Chinese people usually buy something for relatives and friends when they go abroad. Unfortunately, China-made products excluding foods such as meat, eggs and milk are seen here and there in foreign countries, and even famous-brand products are marked with "Made in China." It seems shameful to buy Chinese made products from abroad. This neglects two points. Firstly, the quality of brand products is the same wherever they are made. Secondly, what is wrong with "made in China?" Even if foreigners look down upon China-made products, they are still consuming them, right? Why do Chinese people look down upon themselves? When the "made-in-China" brand becomes popular, it would be unnecessary for Chinese people to buy products abroad.

3: "Why is the hotel so shabby?" (This can be easily misunderstood)

In fact, this is a big misunderstanding. In developed countries, a big gap exists between ordinary and luxury hotels and luxurious 5-star hotels are rare and expensive. For the average wage earner, a clean and comfortable hotel is ok, and that’s all. Furthermore, the majority of hotels in developed countries were built in line with very low standards before the Second World War (except in Germany). On the other hand however, most hotels in China are constructed in accordance with the latest international standards during the past 20 to 30 years. Therefore, 4-star hotels in foreign countries are not as good as China’s 3-star hotels and 3-star hotels in foreign countries are not as good as China's hostels.

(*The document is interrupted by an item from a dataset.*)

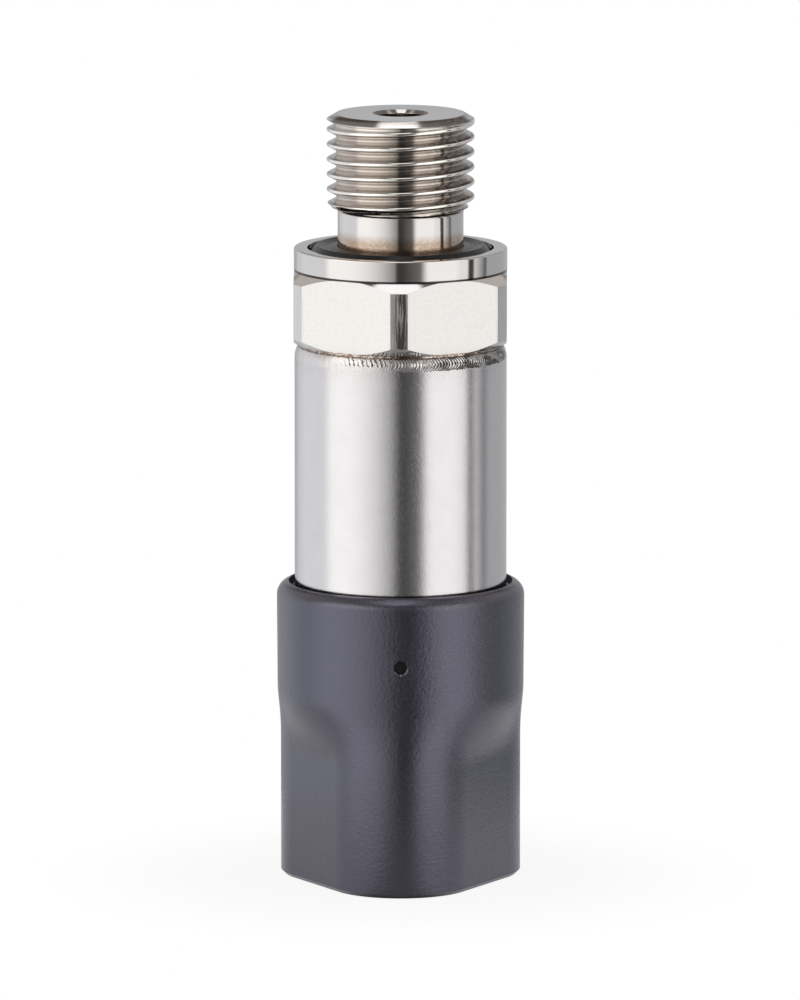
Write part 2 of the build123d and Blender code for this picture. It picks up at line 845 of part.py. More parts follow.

4: "Will we be discriminated against?"(This will not happen)

When clients are required to have breakfast in different zones, hotels provide different foods to different clients, and unfair arrangement for seats in trains and airplanes exist, clients intend to raise such doubts.

We cannot say that there is no discrimination in developed countries. However, it is very difficult to spot any discrimination. You are lucky if you have been discriminated against in a foreign country because you can file and win a lawsuit and get compensation if you have irrefutable evidence. Some hotels provide different breakfasts to individual clients and group clients just because of the different breakfast fee standards, and you do not need to make a fuss about it. When buying a train ticket or getting a boarding pass, you can directly request what seats you are interested in. Generally speaking, your demands can be satisfied (if you are fluent in foreign languages). On the contrary, if you judge everything from an angle of "class struggle" and make a fuss about it, you will make a foolish mistake. A tourist group once complained to a Chinese embassy that all of them were arranged to sit together with blacks in a train, dumbfounding relevant diplomats.

5: "Is this genuine or fake?" (The biggest doubt when shopping)

Such a question may seem common in China, but there is no need to propose it in developed countries. There are fake goods in Europe and the U.S., but they are mainly sold in street stalls. Most often, fake products are usually sold by illegal immigrants and are mainly made in China. The western police seem not as capable as Chinese urban management officers. When they show up "slowly," vendors selling fake goods have already run away “unhurriedly,” resulting in endless fake goods. It is impossible to find fake goods in stores selling brand products.